The NYTimes peeks inside the complex world of hotel branding, where everything from the provenance of the staff uniforms to the functionality of the showerhead work in concert to provide a finely articulated sense of comfort:

"Since 2005, some 31 (hotel) brands have been announced, according to PricewaterhouseCoopers, more than at anytime since 1988-89, when 27 were introduced. And with this increased competition, identifying market segments and customer preferences has become essential to creating customer loyalty -- which is where the showerhead, among other details, becomes crucial."

Sheets with high thread counts are not enough. This is an ubiquitous issue across so many companies, from coffee to furniture to clothing, that architects undoubtedly understand: how can you provide something that is at once highly standardized while remaining recognizably distinctive? It's a design problem, both in terms of business structure as well as product design.

"Competition...has taken the art and science of hotel branding to a new level. Enormous resources are being poured into researching and designing hotel rooms, lobbies, amenities and services -- all intended to inspire brand loyalty by creating what hoteliers hope will be a distinctive experience for guests."

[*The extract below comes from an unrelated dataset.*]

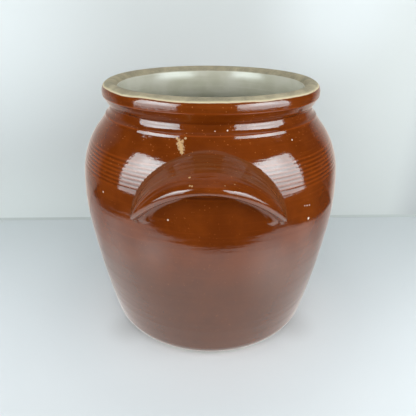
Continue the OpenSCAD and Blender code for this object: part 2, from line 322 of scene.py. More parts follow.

While the largest hotel chains are busy developing niche hotel brands to appeal to different demographics, not all players are big. The CEO of Nylo Hotels, a niche hotel brand based in Atlanta, puts it this way:

"Now it's time for a whole new category, the lifestyle brand. People like their Mini Coopers, they like to be connected, they like different architecture and design, and they live in loft-style apartments. Yes, 30 new brands have been launched, but only three or four will rise to the surface, and that hinges on creating a unique brand."

(The implicit message, of course, is that people wish they did have these things, even if they don't. The architecture and finish of the hotel must evoke those aspirations.)

Nylo is customizing everything in its guest lofts (don't call them rooms), including the staff's fashion wear, which was designed by Daniel Vosovic, one of the more successful contestants from the cable television series "Project Runway." Nylo is also spearheading a contest with local artists, whose work will be selected for display throughout its hotels. But Mr. Russell (Nylo's CEO) says that this is not just about decor but also about experience, a word often repeated by hotel brand developers.

Below: Nylo's future "guest lofts."

Nylo1 Nylo2 Nylo3

Words from Malcolm Gladwell's Blink (which I read a few weeks ago, while staying in a particularly nice hotel, coincidentally) seem apropos here. Particularly the part about "sensation transference:"

This is a concept coined by one of the great figures in twentieth-century marketing, a man named Louis Cheskin, who was born in the Ukraine at the turn of the century and immigrated to the United States as a child. Cheskin was convinced that when people give an assessment of something they might buy in a supermarket or a department store, without realizing it, they transfer sensations or impressions (or aspirations, as per above) that they have about the packaging of the product to the product itself. To put it another way, Cheskin believed that most of us don't make a distinction -- on an unconscious level -- between the package and the product. The product is the package and the product combined.

It's interesting to consider Cheskin's point alongside what the CEO of Starwood Hotels says about hotel branding in the NYT article. The brand experience is roughly equal in importance to the design and configuration of the hotel. In these things we search for validation:

Exhaustively researching details like a showerhead is important, but the sum is greater than the parts, Klein said. "When people are traveling," he said, "the first thing they're asked is, 'Where are you staying?' The answer, the hotel brand becomes an emotional representation of the guest's personality, and that is new to the landscape."